Point-Counterpoint: Paying NCAA student-athletes

On Feb. 20, Duke University basketball star Zion Williamson suffered a knee sprain, reminding the basketball world that one major injury can jeopardize any college athlete’s future earnings. The National Collegiate Athletic Association (NCAA) and its member schools, meanwhile, make over a billion dollars a year off of the backs of Williamson and his peers. Is it time for the NCAA to compensate its athletes?

Pay NCAA athletes

Kaja Surborg

NCAA student-athletes are expected to maintain a high standard of achievement in both academics and athletics. This set of expectations places an immense amount of stress on student-athletes, especially those playing on scholarships. Additionally, more than 98 per cent of NCAA athletes do not become professionals in their respective sport, even though the huge time commitment of collegiate varsity sports prevents them from exploring other career options and from making the most of their education. The time commitment also makes it challenging for athletes to earn money through part-time work while they are in school, but, under NCAA rules, they are not allowed to receive any compensation from endorsements. Thus, they should be paid.

Student-athletes are not considered NCAA employees and therefore are not paid for the time and effort that they put into the games that generate millions of dollars. In 2017, the NCAA reported $1.1 billion in revenues—and not a single cent went to the athletes. The NCAA claims athletes receive an education in return for their contribution to their schools’ athletics programs. But, tactics such as using only certain grades to calculate eligibility GPAs make academic eligibility easier to achieve and, in turn, easier for coaches to demand that student-athletes commit even more time to their sport. This system prevents student-athletes from accessing a quality education and university experience.

Colleges also argue that they cannot afford to pay their players. However, any large Division I school generates huge revenues from their sports teams. Schools could pay the players who generate these revenues instead of spending their money on lavish new athletic facilities or raises for coaches in order to maintain their non-profit status. In 2007, for example, the University of Michigan approved a $226 million renovation project for the largest stadium in the United States. If a college can afford to own and maintain a 100,000-seat stadium, it can afford to pay its athletes.

Don’t pay, NCAA

Zoe Babad-Palmer

Student-athletes are, first and foremost, students. Paying them puts the ‘athlete’ before the ‘student,’ undermining the primary mission of a university. While athletics are an important part of the university experience for student-athletes, sports should not be their primary motivation for attending school. Less than two per cent of NCAA athletes go pro; if they were paid, they would feel pressured to devote even more time and effort to their athletic endeavours, further pushing their academics—and future—aside. Student-athletes are already attracted to programs with expensive facilities and big-name coaches, rather than academics. If universities were to tempt players with substantial paycheques, the recruiting process would only get more skewed, and smaller schools would suffer from their inability to match others’ offers while recruiting top prospects.
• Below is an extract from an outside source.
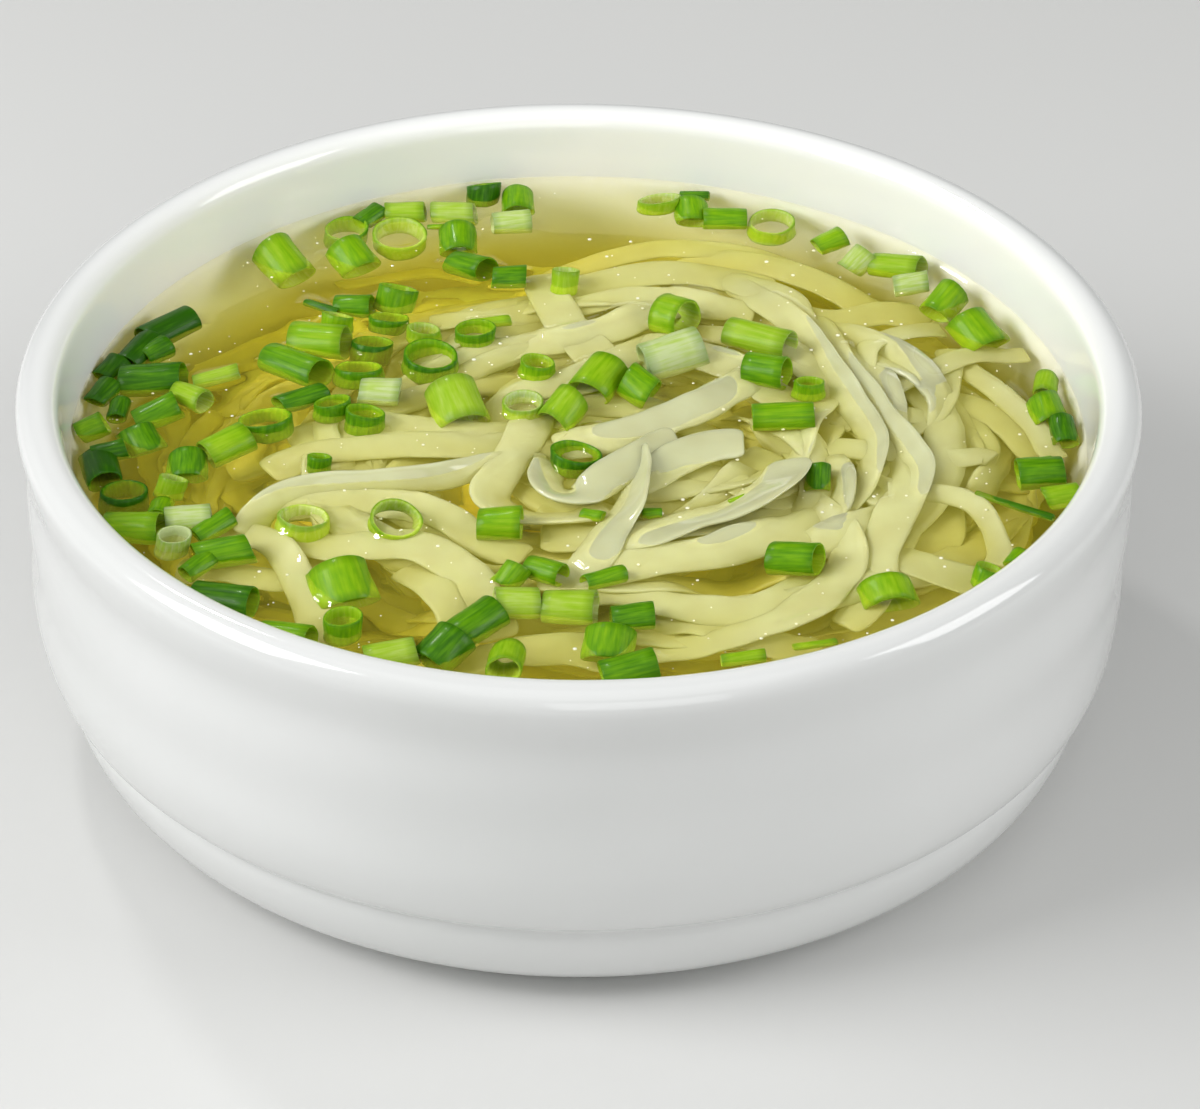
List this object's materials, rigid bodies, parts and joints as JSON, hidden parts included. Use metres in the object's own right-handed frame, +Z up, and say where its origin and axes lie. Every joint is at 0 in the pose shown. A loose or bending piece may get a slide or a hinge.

Both practically and ethically, there is no ideal way to compensate student-athletes. Teams could either pay all players equally or pay them by performance. Both options would lead to resentment between teammates. Further, many sports, like track and field or swimming, are less profitable to the NCAA than others, like football and basketball, but it would not be fair to pay those athletes less money simply because their sports are less profitable.

Clearly, the NCAA’s current system is flawed: Players are exploited, and coaches are engaging in illegal, underhanded recruiting practices. To fix its problems, the NCAA should require that schools redistribute their revenues toward programs that help their student-athletes, like academic support or mental health services, instead of paying coaches millions of dollars. By placing more emphasis on academics, the NCAA would help students—not just administrators and coaches. Fortunately, the system has already begun to shift in the right direction: Next year, the NCAA will redistribute Division I revenue to schools based on academic performance.

Paying student-athletes will only create more troubles. The NCAA needs to create a system that is focused on the holistic experience of its student-athletes. Maybe then the NCAA can fix its image and, more importantly, improve the lives of student-athletes during and after university.

Editors’ Pick:

The NCAA needs to pay up. Student-athletes are the most important members of collegiate sports, and, with each restricting regulation, the NCAA is only further taking advantage of their hard work to fill its own pockets.